Because the wellspring of all these benefits would be the Arenga sugar palm, the villagers would have a shared investment in protecting and cultivating the trees and the needed diverse surrounding forest, as Smits sees it. So the system, in which communities would own 49 percent of the operations, would be designed to establish a virtuous cycle of protection.
“It’s what we call ‘sustainability,’ ” says Smits.
There have been past efforts in Singapore and Borneo to cultivate sugar palms for their fibers or sugar. But Smits believes Tapergie’s effort can be successful where others have failed, because of its determination to maintain a mixed village forest, and to do it with community ownership.

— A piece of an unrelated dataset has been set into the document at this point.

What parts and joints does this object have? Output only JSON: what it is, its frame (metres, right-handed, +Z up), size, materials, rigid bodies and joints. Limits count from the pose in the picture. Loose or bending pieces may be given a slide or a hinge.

The sugar palm has vast potential, he says, but it can only be unlocked in a holistic system, with production working hand-in-hand with protection. Lovins says the two are tightly interwoven in the system Smits has designed; “It gives people a stake and the clout needed to protect the land and forest themselves,” he says.
Smits will be reporting to National Geographic on the success of his first Village Hub deployment over the course of the next year.